Moves by the EU to embrace Ukraine as part of the EU family will probably result in similar crunches to Greece. Too much, too soon and without the proper supervision. The terms have been set, they've been told what to do, but barring a few token arrests, there is scant evidence that anti-corruption reforms are happening. Will the EU then point to these token reforms as it did with Greece and claim a mandate for "more Europe"? Cooking the books for political purposes is not unprecedented for the EU.

Moreover, the establishment of a regulatory regime suchas the EU's takes years, if not decades. We in Britain needed little time to adapt because we are a mature economy with established systems that only need tweaks, but for Eastern Europe, with agriculture still in the dark ages, with a large gift economy, neither fiscally or intellectually equipped for regulatory compliance, we risk alienating the people as farms are sold off to foreign firms who can meet regulatory challenges. In Poland this has been viewed as a corporate landgrab - and not unjustifiably.

That will see a major resurgence of communist parties as domestic workers are displaced and replaced with cheaper foreign (often illegal) labour - without effective immigration policing. Basically Ukip on stilts. Euroscepticism is growing in Poland and so is anti-immigrant sentiment. Similarly EU cultural reforms will not be welcomed in the rural outbacks. Father Tadeusz Rydzyk, the head of the ultra-conservative Catholic radio station Radio Maryja considers the EU to be pure evil: abortion, euthanasia and gay parades. "In the west, I detect mostly the power of Satan," he said on air in 2002. The crass parade of beautiful people recruited into the police, patrolling Kiev in Toyota Prius's is provocative. Possibly deliberately so.

This is not to say that reforms should not take place, rather that it should be done slowly and carefully according to a long term plan with adequate supervision (and with some of that democracy stuff preferably). In most respects, Ukraine has been told what to do but the EU has not been forthcoming with much in the way of technical assistance. They pour in money but that quickly finds its way into the hands of oligarchs and thieves. Subsidiarity is fine when dealing with modern first world economies, but not with systemically shattered nations and especially not one presently engaged in civil war.  

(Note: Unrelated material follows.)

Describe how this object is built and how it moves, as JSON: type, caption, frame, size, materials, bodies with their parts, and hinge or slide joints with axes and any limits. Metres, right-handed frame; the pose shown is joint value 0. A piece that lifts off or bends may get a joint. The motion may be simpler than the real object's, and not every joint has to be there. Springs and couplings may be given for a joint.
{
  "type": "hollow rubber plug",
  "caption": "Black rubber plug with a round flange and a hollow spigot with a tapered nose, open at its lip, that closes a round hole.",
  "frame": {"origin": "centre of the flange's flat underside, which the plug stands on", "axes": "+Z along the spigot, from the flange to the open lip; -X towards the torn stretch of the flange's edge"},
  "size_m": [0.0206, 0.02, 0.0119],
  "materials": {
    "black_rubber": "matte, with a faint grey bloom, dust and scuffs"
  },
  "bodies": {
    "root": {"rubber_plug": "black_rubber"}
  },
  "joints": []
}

One thing we see from Greece is that it's not just corruption at the top. It's endemic to the culture. It's been there for decades and it's getting worse. It is not going to get better spontaneously and only by a supreme effort of will and outside intervention is anything going to happen.

Greece has some systems which are sufficiently mature to cope with privatisation, but outside Kiev, Ukraine has very little going for it. A Western backed elite steaming ahead with political, economic and cultural reforms without the necessary democratic mandate is not going to succeed in bringing people along with it - and they may well look to Putin.

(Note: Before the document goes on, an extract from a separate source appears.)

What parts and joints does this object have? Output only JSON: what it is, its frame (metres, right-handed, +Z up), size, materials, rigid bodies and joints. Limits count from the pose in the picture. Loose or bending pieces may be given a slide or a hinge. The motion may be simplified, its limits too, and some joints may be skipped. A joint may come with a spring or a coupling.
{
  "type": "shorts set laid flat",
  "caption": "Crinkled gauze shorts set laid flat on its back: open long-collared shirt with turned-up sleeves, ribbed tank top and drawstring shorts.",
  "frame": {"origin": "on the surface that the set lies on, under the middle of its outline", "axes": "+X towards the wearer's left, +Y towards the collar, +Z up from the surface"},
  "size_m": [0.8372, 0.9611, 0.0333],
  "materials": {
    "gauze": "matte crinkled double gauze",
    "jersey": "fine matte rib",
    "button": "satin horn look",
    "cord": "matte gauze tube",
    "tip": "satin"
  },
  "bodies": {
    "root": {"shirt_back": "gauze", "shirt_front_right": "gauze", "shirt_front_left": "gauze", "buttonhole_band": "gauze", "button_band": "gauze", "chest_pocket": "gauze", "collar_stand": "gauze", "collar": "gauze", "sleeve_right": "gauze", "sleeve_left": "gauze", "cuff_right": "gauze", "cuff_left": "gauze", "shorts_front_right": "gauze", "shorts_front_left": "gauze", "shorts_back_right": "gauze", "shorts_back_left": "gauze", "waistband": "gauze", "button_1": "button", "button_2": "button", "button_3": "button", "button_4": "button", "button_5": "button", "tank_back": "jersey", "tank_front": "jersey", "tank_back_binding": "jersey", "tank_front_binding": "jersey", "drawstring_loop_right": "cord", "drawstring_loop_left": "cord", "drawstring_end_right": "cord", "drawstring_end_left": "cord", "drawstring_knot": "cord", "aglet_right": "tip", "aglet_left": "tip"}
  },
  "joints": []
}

As to Greece, it will swallow the bitter pill, but EU maladministration of reforms may well produce the opposite to what is hoped - with the collapse of the few systems that actually work. This above all is the main reason to be sceptical of the EU.

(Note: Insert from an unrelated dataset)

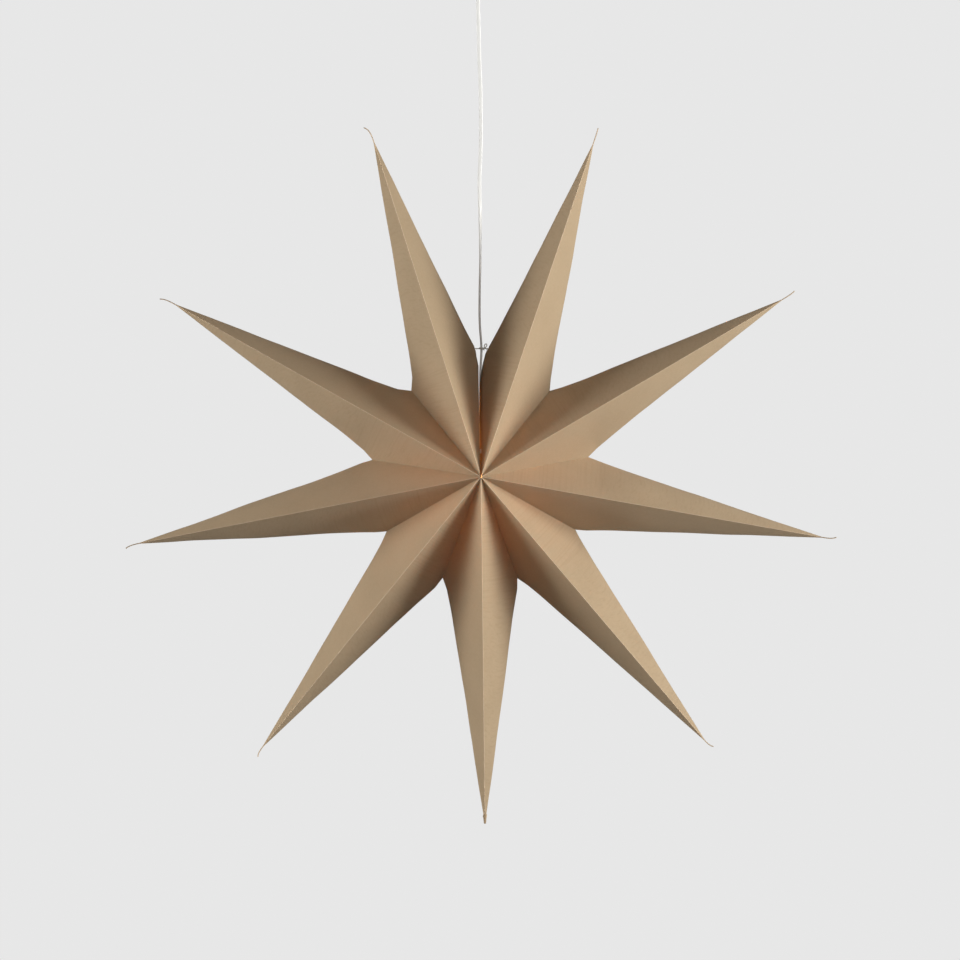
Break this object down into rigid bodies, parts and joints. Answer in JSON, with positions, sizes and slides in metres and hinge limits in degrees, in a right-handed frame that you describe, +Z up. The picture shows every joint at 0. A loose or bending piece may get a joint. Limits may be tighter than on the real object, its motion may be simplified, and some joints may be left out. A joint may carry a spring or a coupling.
{
  "type": "paper star lamp",
  "caption": "Hanging star lamp of folded kraft paper rays on a white flat cord, with a bulb and holder inside and a ceiling cup above.",
  "frame": {"origin": "middle of the ceiling bracket's top face, where the lamp meets the ceiling", "axes": "+Z up, the star's plane is XZ and its front looks toward -Y"},
  "size_m": [0.987, 0.2482, 1.2464],
  "materials": {
    "kraft_paper": "matte kraft paper",
    "string": "twisted cotton",
    "cord_sheath": "soft satin",
    "white_plastic": "satin",
    "ceramic": "unglazed",
    "brass": "drawn",
    "frosted_glass": "frosted, lit warm white",
    "nickel": "nickel plated",
    "black_glass": "gloss",
    "zinc_steel": "zinc plated"
  },
  "bodies": {
    "root": {"ray_1": "kraft_paper", "ray_2": "kraft_paper", "ray_3": "kraft_paper", "ray_4": "kraft_paper", "ray_5": "kraft_paper", "ray_6": "kraft_paper", "ray_7": "kraft_paper", "ray_8": "kraft_paper", "ray_9": "kraft_paper", "top_tie": "string", "front_tie": "string", "back_tie": "string", "cord": "cord_sheath", "holder_cap": "white_plastic", "holder_body": "white_plastic", "contact_base": "ceramic", "thread_sleeve": "brass", "centre_contact": "brass", "bulb_glass": "frosted_glass", "bulb_cap": "nickel", "bulb_insulator": "black_glass", "bulb_contact": "nickel", "ceiling_cup": "white_plastic", "ceiling_bracket": "zinc_steel", "cup_screws": "zinc_steel", "cord_grip": "white_plastic", "grip_nut": "white_plastic", "terminal_block": "ceramic"}
  },
  "joints": []
}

Sadly, Eurosceptics presently make shallow arguments, calling the EU a bully and openly want it to fail in its aims - opposing it for its own sake. I don't. I do want to see a modern, democratic and prosperous Greece and Ukraine. The EU is possibly the only actor who can bring that about, but not with hasty "integration" and dogmatic Europeanism. The EU is very good at producing trade frameworks but in most respects fails to follow through. It has abandoned its efforts in Libya, it has shown little solidarity with Ukraine and will likely alienate Greece unless greater attention is paid to the shape reforms take.

One actor that is largely missing from all of this is the United Kingdom. We had little influence in all of the above. For sure, it was RAF Tornado's doing the donkey work in Libya, but diplomatically, the EU commission was in the lead and with Ukraine it was largely German, Polish and American officials. Similarly with Greece, we are bystanders. We have become an insular, inward looking little England, not because we are Eurosceptics but because we are in the EU, having delegated foreign policy, foreign affairs and law of substance to external entities. Now more than ever we need to be seen at the global top table to demand that the EU does the job properly instead of the ill conceived, half baked and incomplete efforts we see today. Especially where asylum and international development are concerned.

Never have we held less influence in the world from a regulatory and political perspective at a time when the world needs a strong and assertive Britain, promoting its own values and chastising the EU for its short-sightedness and hubris. We'd like to see the EU succeed in its aims, but at this point it needs to shit or get off the pot.